Begin
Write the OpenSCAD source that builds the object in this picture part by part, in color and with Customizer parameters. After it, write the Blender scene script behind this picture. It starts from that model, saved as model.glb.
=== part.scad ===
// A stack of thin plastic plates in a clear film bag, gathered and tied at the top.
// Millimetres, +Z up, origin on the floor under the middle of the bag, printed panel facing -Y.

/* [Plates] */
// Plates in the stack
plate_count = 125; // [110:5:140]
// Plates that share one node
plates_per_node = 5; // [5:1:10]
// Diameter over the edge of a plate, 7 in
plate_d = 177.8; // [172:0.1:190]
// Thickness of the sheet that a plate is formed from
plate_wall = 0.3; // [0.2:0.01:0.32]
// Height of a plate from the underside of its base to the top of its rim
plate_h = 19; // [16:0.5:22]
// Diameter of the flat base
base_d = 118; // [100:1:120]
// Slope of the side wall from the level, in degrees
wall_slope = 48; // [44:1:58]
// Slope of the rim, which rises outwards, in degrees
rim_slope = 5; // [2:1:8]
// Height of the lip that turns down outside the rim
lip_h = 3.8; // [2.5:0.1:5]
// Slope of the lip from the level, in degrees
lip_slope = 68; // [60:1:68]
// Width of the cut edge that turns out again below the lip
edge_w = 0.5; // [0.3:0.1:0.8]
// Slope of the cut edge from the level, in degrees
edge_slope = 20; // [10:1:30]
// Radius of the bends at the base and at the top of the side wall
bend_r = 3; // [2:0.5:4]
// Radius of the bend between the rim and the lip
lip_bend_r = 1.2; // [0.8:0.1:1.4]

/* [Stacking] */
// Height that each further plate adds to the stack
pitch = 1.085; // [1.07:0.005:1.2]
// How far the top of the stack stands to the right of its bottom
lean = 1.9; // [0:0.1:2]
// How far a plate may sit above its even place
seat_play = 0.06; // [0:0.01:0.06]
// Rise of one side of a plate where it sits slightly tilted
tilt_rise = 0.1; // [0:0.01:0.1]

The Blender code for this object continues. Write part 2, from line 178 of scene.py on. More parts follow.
End
▸ Exercise aim
Reproduce each record exactly, leaving nothing out.

▸ Solution to the problem
Write the OpenSCAD source that builds the object in this picture part by part, in color and with Customizer parameters. After it, write the Blender scene script behind this picture. It starts from that model, saved as model.glb.
=== part.scad ===
// A stack of thin plastic plates in a clear film bag, gathered and tied at the top.
// Millimetres, +Z up, origin on the floor under the middle of the bag, printed panel facing -Y.

/* [Plates] */
// Plates in the stack
plate_count = 125; // [110:5:140]
// Plates that share one node
plates_per_node = 5; // [5:1:10]
// Diameter over the edge of a plate, 7 in
plate_d = 177.8; // [172:0.1:190]
// Thickness of the sheet that a plate is formed from
plate_wall = 0.3; // [0.2:0.01:0.32]
// Height of a plate from the underside of its base to the top of its rim
plate_h = 19; // [16:0.5:22]
// Diameter of the flat base
base_d = 118; // [100:1:120]
// Slope of the side wall from the level, in degrees
wall_slope = 48; // [44:1:58]
// Slope of the rim, which rises outwards, in degrees
rim_slope = 5; // [2:1:8]
// Height of the lip that turns down outside the rim
lip_h = 3.8; // [2.5:0.1:5]
// Slope of the lip from the level, in degrees
lip_slope = 68; // [60:1:68]
// Width of the cut edge that turns out again below the lip
edge_w = 0.5; // [0.3:0.1:0.8]
// Slope of the cut edge from the level, in degrees
edge_slope = 20; // [10:1:30]
// Radius of the bends at the base and at the top of the side wall
bend_r = 3; // [2:0.5:4]
// Radius of the bend between the rim and the lip
lip_bend_r = 1.2; // [0.8:0.1:1.4]

/* [Stacking] */
// Height that each further plate adds to the stack
pitch = 1.085; // [1.07:0.005:1.2]
// How far the top of the stack stands to the right of its bottom
lean = 1.9; // [0:0.1:2]
// How far a plate may sit above its even place
seat_play = 0.06; // [0:0.01:0.06]
// Rise of one side of a plate where it sits slightly tilted
tilt_rise = 0.1; // [0:0.01:0.1]

The Blender code for this object continues. Write part 2, from line 178 of scene.py on. More parts follow.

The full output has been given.